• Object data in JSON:
+---+

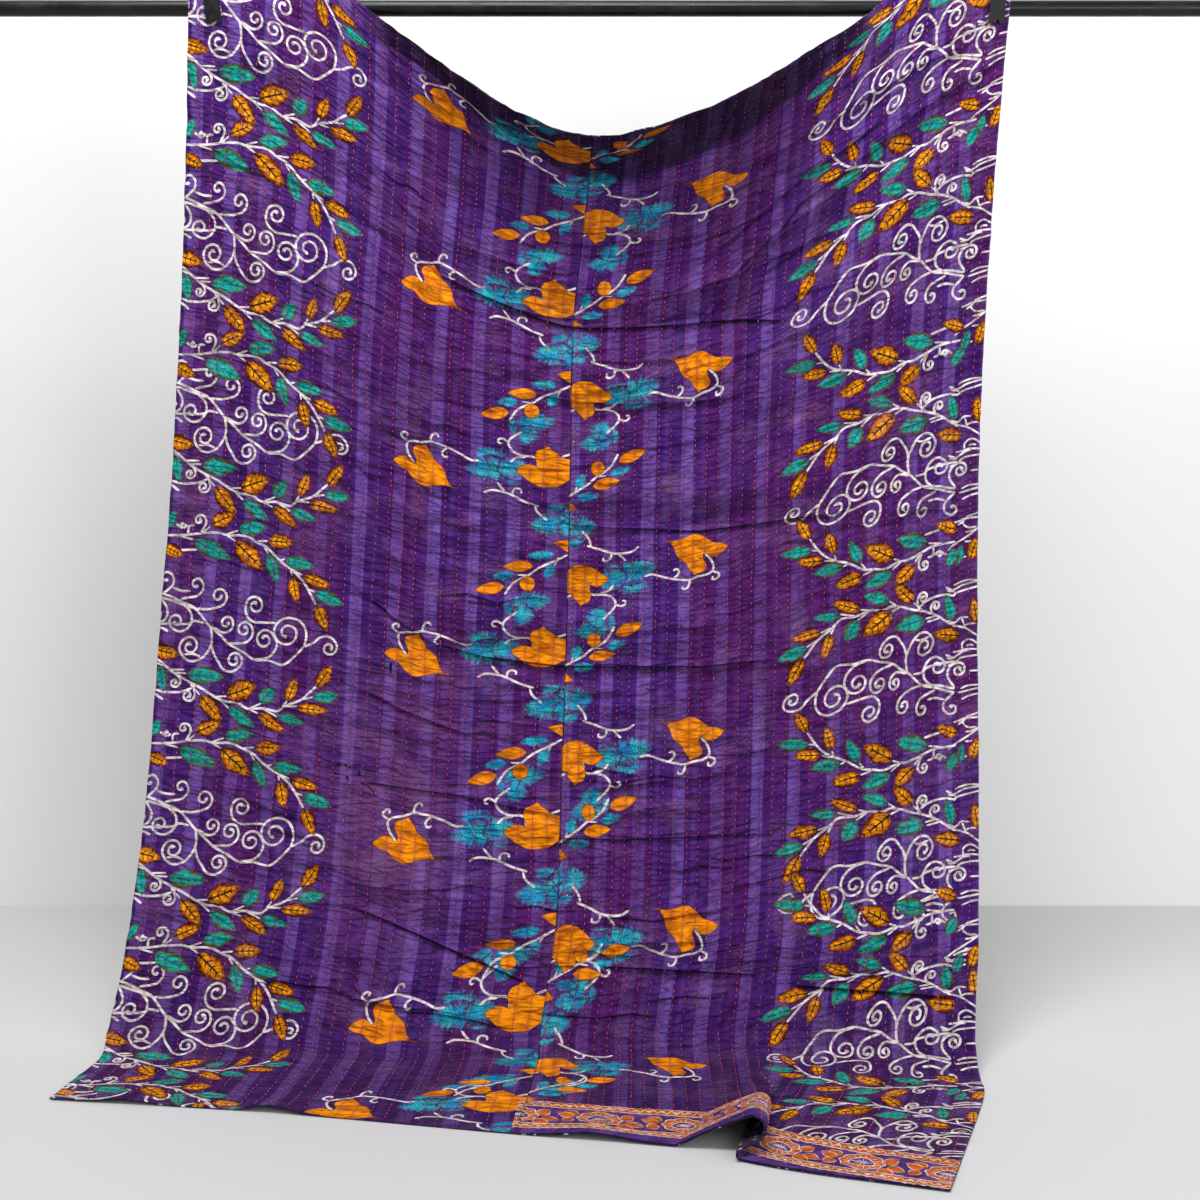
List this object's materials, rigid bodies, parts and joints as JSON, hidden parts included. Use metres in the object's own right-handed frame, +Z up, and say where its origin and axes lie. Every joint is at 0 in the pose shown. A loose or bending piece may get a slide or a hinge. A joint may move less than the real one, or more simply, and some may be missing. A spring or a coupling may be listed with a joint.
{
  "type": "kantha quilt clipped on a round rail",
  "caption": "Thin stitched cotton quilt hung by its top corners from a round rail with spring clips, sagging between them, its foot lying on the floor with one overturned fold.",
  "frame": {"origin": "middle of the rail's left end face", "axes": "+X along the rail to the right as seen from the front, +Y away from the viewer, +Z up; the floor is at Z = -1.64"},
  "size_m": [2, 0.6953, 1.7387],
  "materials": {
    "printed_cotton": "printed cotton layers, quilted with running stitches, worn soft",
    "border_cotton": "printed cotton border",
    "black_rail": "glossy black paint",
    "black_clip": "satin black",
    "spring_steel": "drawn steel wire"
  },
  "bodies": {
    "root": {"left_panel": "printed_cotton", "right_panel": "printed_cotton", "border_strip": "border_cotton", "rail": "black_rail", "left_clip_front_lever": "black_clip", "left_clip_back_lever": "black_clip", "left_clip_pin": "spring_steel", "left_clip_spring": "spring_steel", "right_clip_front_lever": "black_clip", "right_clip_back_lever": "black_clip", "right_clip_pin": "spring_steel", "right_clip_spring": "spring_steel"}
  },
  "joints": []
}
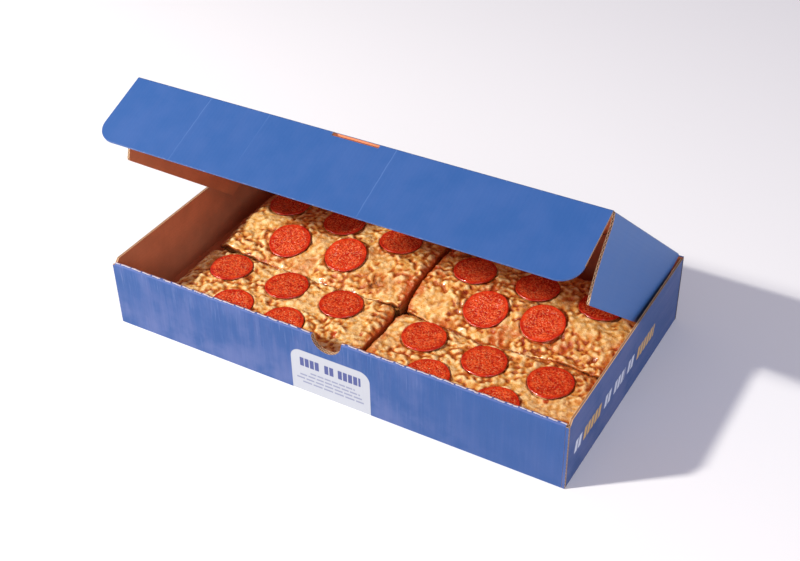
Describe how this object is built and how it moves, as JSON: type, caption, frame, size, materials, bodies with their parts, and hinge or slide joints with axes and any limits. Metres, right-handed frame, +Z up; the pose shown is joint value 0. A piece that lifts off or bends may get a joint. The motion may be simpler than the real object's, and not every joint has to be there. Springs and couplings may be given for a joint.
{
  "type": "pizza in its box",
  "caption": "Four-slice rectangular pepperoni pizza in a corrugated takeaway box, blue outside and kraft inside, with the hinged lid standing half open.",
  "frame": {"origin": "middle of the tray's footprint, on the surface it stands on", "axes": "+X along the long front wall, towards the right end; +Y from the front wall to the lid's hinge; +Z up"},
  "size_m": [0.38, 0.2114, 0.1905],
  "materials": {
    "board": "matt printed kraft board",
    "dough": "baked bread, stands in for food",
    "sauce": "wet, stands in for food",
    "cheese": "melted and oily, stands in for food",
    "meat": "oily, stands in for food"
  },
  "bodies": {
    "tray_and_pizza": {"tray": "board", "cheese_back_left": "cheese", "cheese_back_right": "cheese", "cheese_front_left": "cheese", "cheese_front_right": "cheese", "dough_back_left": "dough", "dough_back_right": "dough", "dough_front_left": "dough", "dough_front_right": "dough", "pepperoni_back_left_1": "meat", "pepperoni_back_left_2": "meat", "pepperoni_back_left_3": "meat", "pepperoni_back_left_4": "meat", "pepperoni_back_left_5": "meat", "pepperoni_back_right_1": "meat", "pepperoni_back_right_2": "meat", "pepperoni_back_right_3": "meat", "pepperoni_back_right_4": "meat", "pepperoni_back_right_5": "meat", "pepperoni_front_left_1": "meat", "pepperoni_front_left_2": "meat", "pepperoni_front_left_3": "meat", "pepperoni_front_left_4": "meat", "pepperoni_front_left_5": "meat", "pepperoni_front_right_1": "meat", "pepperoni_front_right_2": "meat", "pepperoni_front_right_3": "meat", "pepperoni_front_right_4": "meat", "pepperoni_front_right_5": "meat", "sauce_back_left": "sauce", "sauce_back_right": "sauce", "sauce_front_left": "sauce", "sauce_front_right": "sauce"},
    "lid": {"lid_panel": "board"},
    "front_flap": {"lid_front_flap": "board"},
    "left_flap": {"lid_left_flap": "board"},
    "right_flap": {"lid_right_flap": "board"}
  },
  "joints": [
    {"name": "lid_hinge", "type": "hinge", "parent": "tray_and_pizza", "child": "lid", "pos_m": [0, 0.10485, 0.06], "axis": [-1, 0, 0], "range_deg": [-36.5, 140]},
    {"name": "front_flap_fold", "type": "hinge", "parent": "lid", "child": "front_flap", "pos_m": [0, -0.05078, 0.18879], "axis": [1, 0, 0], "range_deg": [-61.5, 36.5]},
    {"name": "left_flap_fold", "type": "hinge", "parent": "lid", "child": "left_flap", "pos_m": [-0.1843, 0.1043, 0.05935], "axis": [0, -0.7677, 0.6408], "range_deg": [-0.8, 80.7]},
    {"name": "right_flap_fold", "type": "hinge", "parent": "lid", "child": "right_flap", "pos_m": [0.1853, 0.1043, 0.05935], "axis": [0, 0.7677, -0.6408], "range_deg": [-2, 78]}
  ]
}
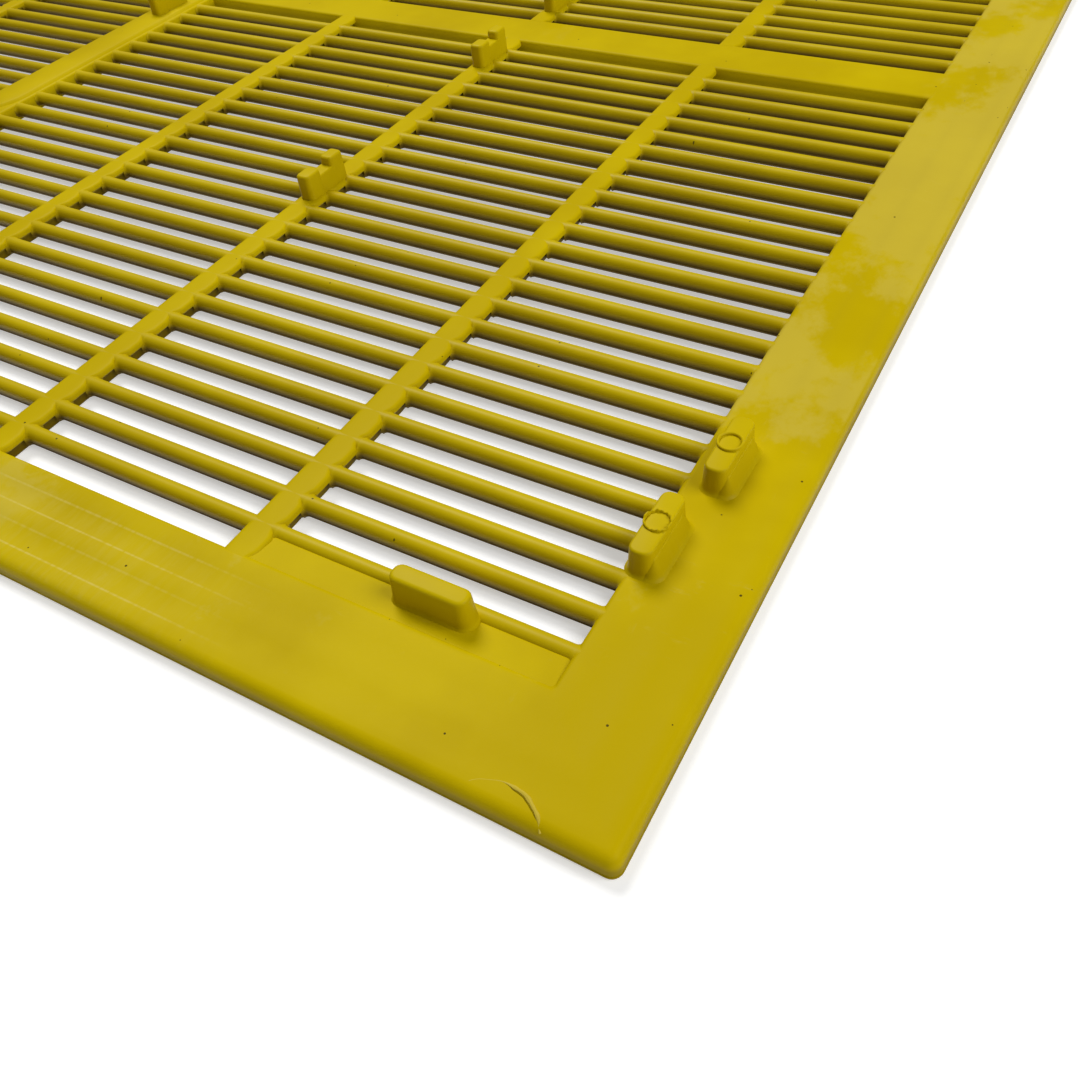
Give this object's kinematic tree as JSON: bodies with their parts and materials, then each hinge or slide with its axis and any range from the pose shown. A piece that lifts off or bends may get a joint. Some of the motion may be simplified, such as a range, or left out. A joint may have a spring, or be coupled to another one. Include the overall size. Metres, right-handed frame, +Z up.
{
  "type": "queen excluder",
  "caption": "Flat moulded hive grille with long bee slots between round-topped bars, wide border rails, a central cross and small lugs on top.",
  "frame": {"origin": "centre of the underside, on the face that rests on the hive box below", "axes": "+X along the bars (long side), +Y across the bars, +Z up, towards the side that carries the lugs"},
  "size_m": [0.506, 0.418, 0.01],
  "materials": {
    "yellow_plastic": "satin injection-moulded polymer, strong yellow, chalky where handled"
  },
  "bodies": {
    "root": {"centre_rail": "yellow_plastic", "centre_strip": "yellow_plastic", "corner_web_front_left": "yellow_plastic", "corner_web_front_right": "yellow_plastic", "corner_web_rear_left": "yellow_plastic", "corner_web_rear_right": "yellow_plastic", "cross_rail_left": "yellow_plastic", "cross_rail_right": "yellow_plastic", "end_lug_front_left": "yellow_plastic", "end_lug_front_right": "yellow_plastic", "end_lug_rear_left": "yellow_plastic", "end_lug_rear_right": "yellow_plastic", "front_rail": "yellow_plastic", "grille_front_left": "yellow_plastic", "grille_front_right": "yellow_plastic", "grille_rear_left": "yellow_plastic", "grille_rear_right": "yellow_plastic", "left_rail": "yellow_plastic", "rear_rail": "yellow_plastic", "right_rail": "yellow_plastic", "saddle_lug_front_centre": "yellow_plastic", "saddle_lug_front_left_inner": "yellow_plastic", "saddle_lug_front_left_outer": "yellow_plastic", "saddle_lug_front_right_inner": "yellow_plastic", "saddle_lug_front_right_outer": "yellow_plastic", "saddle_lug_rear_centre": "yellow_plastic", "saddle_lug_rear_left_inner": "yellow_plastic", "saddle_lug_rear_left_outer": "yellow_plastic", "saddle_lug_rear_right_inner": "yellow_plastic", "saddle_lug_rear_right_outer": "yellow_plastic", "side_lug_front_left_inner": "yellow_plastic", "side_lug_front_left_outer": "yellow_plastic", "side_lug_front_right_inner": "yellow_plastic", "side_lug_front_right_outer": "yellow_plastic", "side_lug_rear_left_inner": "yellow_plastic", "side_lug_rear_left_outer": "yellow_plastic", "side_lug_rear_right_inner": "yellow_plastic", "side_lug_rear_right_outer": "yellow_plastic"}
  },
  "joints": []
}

+---+

• Prompt:
Copy out each line exactly as written.

• The answer:
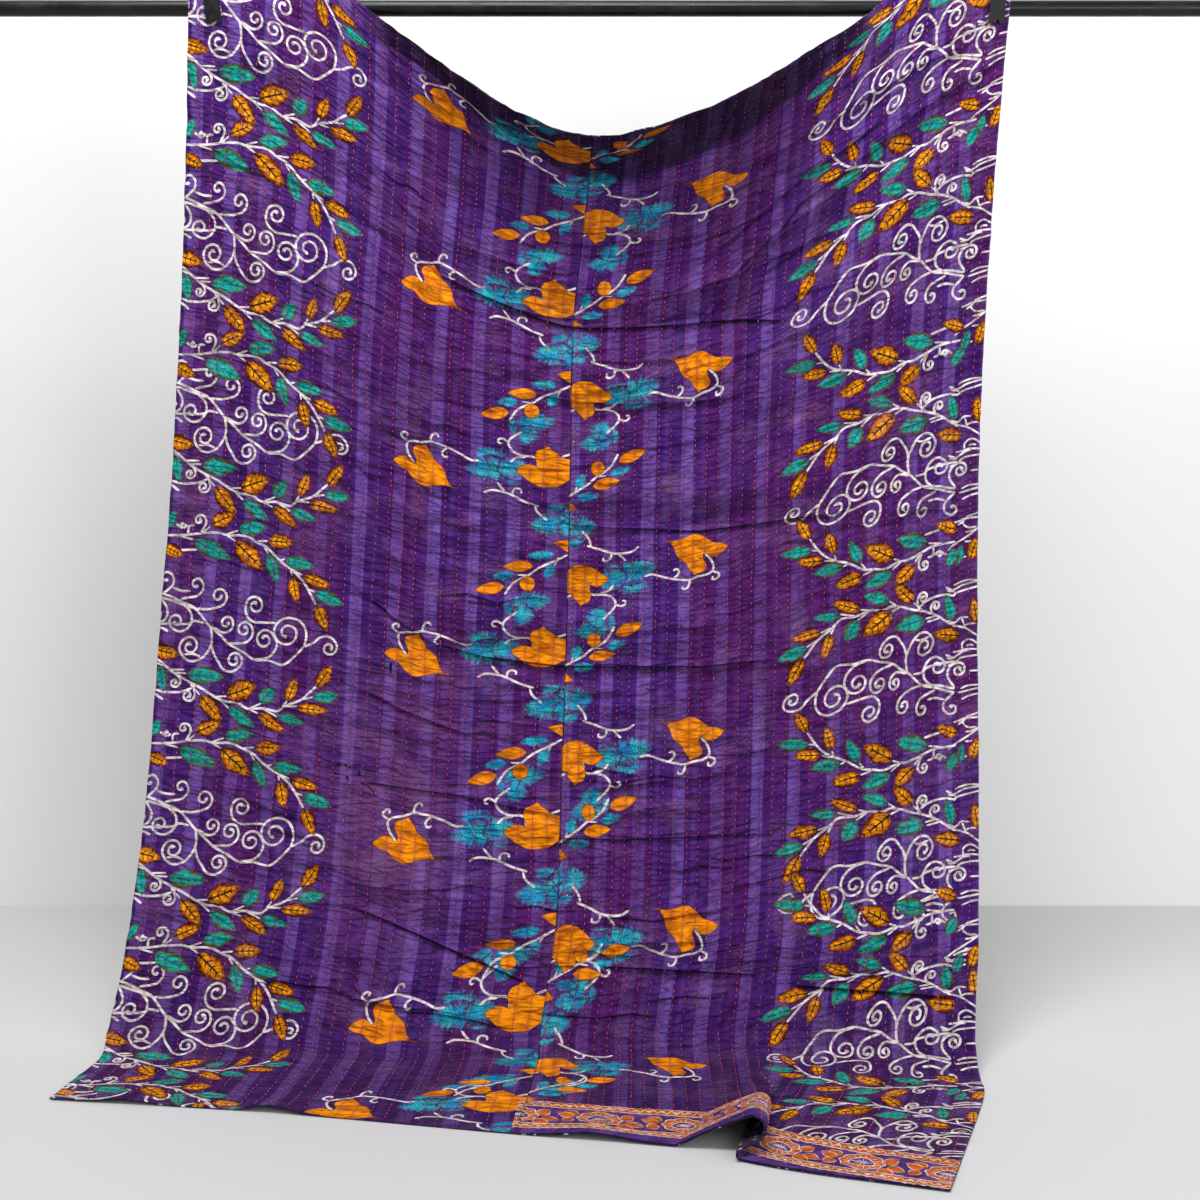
List this object's materials, rigid bodies, parts and joints as JSON, hidden parts included. Use metres in the object's own right-handed frame, +Z up, and say where its origin and axes lie. Every joint is at 0 in the pose shown. A loose or bending piece may get a slide or a hinge. A joint may move less than the real one, or more simply, and some may be missing. A spring or a coupling may be listed with a joint.
{
  "type": "kantha quilt clipped on a round rail",
  "caption": "Thin stitched cotton quilt hung by its top corners from a round rail with spring clips, sagging between them, its foot lying on the floor with one overturned fold.",
  "frame": {"origin": "middle of the rail's left end face", "axes": "+X along the rail to the right as seen from the front, +Y away from the viewer, +Z up; the floor is at Z = -1.64"},
  "size_m": [2, 0.6953, 1.7387],
  "materials": {
    "printed_cotton": "printed cotton layers, quilted with running stitches, worn soft",
    "border_cotton": "printed cotton border",
    "black_rail": "glossy black paint",
    "black_clip": "satin black",
    "spring_steel": "drawn steel wire"
  },
  "bodies": {
    "root": {"left_panel": "printed_cotton", "right_panel": "printed_cotton", "border_strip": "border_cotton", "rail": "black_rail", "left_clip_front_lever": "black_clip", "left_clip_back_lever": "black_clip", "left_clip_pin": "spring_steel", "left_clip_spring": "spring_steel", "right_clip_front_lever": "black_clip", "right_clip_back_lever": "black_clip", "right_clip_pin": "spring_steel", "right_clip_spring": "spring_steel"}
  },
  "joints": []
}
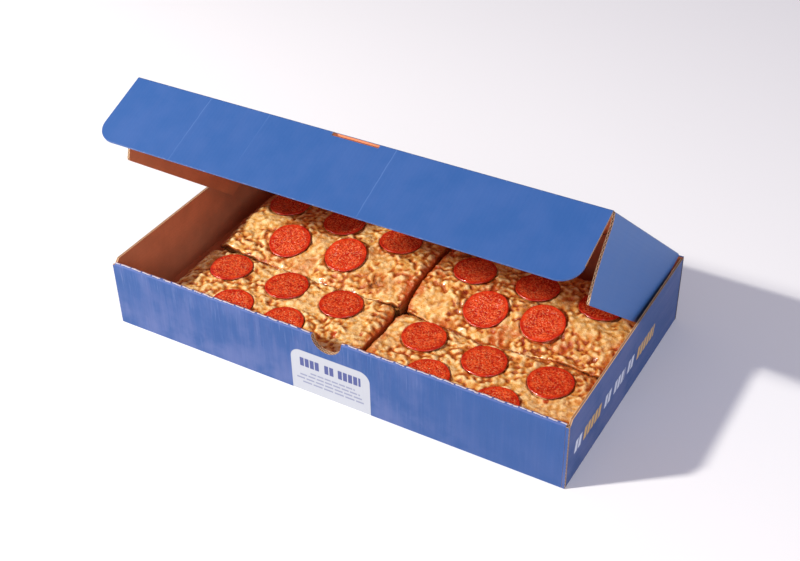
Describe how this object is built and how it moves, as JSON: type, caption, frame, size, materials, bodies with their parts, and hinge or slide joints with axes and any limits. Metres, right-handed frame, +Z up; the pose shown is joint value 0. A piece that lifts off or bends may get a joint. The motion may be simpler than the real object's, and not every joint has to be there. Springs and couplings may be given for a joint.
{
  "type": "pizza in its box",
  "caption": "Four-slice rectangular pepperoni pizza in a corrugated takeaway box, blue outside and kraft inside, with the hinged lid standing half open.",
  "frame": {"origin": "middle of the tray's footprint, on the surface it stands on", "axes": "+X along the long front wall, towards the right end; +Y from the front wall to the lid's hinge; +Z up"},
  "size_m": [0.38, 0.2114, 0.1905],
  "materials": {
    "board": "matt printed kraft board",
    "dough": "baked bread, stands in for food",
    "sauce": "wet, stands in for food",
    "cheese": "melted and oily, stands in for food",
    "meat": "oily, stands in for food"
  },
  "bodies": {
    "tray_and_pizza": {"tray": "board", "cheese_back_left": "cheese", "cheese_back_right": "cheese", "cheese_front_left": "cheese", "cheese_front_right": "cheese", "dough_back_left": "dough", "dough_back_right": "dough", "dough_front_left": "dough", "dough_front_right": "dough", "pepperoni_back_left_1": "meat", "pepperoni_back_left_2": "meat", "pepperoni_back_left_3": "meat", "pepperoni_back_left_4": "meat", "pepperoni_back_left_5": "meat", "pepperoni_back_right_1": "meat", "pepperoni_back_right_2": "meat", "pepperoni_back_right_3": "meat", "pepperoni_back_right_4": "meat", "pepperoni_back_right_5": "meat", "pepperoni_front_left_1": "meat", "pepperoni_front_left_2": "meat", "pepperoni_front_left_3": "meat", "pepperoni_front_left_4": "meat", "pepperoni_front_left_5": "meat", "pepperoni_front_right_1": "meat", "pepperoni_front_right_2": "meat", "pepperoni_front_right_3": "meat", "pepperoni_front_right_4": "meat", "pepperoni_front_right_5": "meat", "sauce_back_left": "sauce", "sauce_back_right": "sauce", "sauce_front_left": "sauce", "sauce_front_right": "sauce"},
    "lid": {"lid_panel": "board"},
    "front_flap": {"lid_front_flap": "board"},
    "left_flap": {"lid_left_flap": "board"},
    "right_flap": {"lid_right_flap": "board"}
  },
  "joints": [
    {"name": "lid_hinge", "type": "hinge", "parent": "tray_and_pizza", "child": "lid", "pos_m": [0, 0.10485, 0.06], "axis": [-1, 0, 0], "range_deg": [-36.5, 140]},
    {"name": "front_flap_fold", "type": "hinge", "parent": "lid", "child": "front_flap", "pos_m": [0, -0.05078, 0.18879], "axis": [1, 0, 0], "range_deg": [-61.5, 36.5]},
    {"name": "left_flap_fold", "type": "hinge", "parent": "lid", "child": "left_flap", "pos_m": [-0.1843, 0.1043, 0.05935], "axis": [0, -0.7677, 0.6408], "range_deg": [-0.8, 80.7]},
    {"name": "right_flap_fold", "type": "hinge", "parent": "lid", "child": "right_flap", "pos_m": [0.1853, 0.1043, 0.05935], "axis": [0, 0.7677, -0.6408], "range_deg": [-2, 78]}
  ]
}
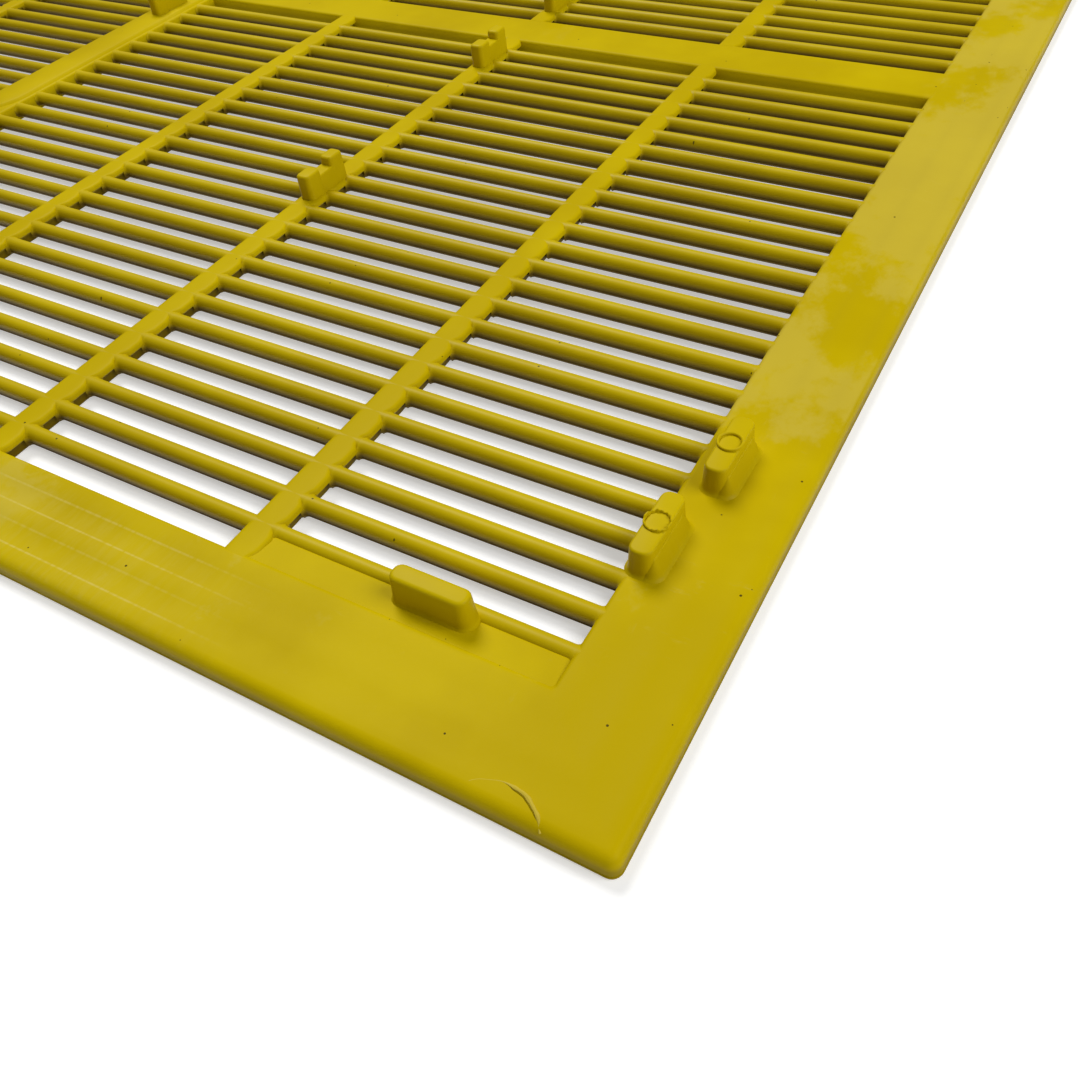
Give this object's kinematic tree as JSON: bodies with their parts and materials, then each hinge or slide with its axis and any range from the pose shown. A piece that lifts off or bends may get a joint. Some of the motion may be simplified, such as a range, or left out. A joint may have a spring, or be coupled to another one. Include the overall size. Metres, right-handed frame, +Z up.
{
  "type": "queen excluder",
  "caption": "Flat moulded hive grille with long bee slots between round-topped bars, wide border rails, a central cross and small lugs on top.",
  "frame": {"origin": "centre of the underside, on the face that rests on the hive box below", "axes": "+X along the bars (long side), +Y across the bars, +Z up, towards the side that carries the lugs"},
  "size_m": [0.506, 0.418, 0.01],
  "materials": {
    "yellow_plastic": "satin injection-moulded polymer, strong yellow, chalky where handled"
  },
  "bodies": {
    "root": {"centre_rail": "yellow_plastic", "centre_strip": "yellow_plastic", "corner_web_front_left": "yellow_plastic", "corner_web_front_right": "yellow_plastic", "corner_web_rear_left": "yellow_plastic", "corner_web_rear_right": "yellow_plastic", "cross_rail_left": "yellow_plastic", "cross_rail_right": "yellow_plastic", "end_lug_front_left": "yellow_plastic", "end_lug_front_right": "yellow_plastic", "end_lug_rear_left": "yellow_plastic", "end_lug_rear_right": "yellow_plastic", "front_rail": "yellow_plastic", "grille_front_left": "yellow_plastic", "grille_front_right": "yellow_plastic", "grille_rear_left": "yellow_plastic", "grille_rear_right": "yellow_plastic", "left_rail": "yellow_plastic", "rear_rail": "yellow_plastic", "right_rail": "yellow_plastic", "saddle_lug_front_centre": "yellow_plastic", "saddle_lug_front_left_inner": "yellow_plastic", "saddle_lug_front_left_outer": "yellow_plastic", "saddle_lug_front_right_inner": "yellow_plastic", "saddle_lug_front_right_outer": "yellow_plastic", "saddle_lug_rear_centre": "yellow_plastic", "saddle_lug_rear_left_inner": "yellow_plastic", "saddle_lug_rear_left_outer": "yellow_plastic", "saddle_lug_rear_right_inner": "yellow_plastic", "saddle_lug_rear_right_outer": "yellow_plastic", "side_lug_front_left_inner": "yellow_plastic", "side_lug_front_left_outer": "yellow_plastic", "side_lug_front_right_inner": "yellow_plastic", "side_lug_front_right_outer": "yellow_plastic", "side_lug_rear_left_inner": "yellow_plastic", "side_lug_rear_left_outer": "yellow_plastic", "side_lug_rear_right_inner": "yellow_plastic", "side_lug_rear_right_outer": "yellow_plastic"}
  },
  "joints": []
}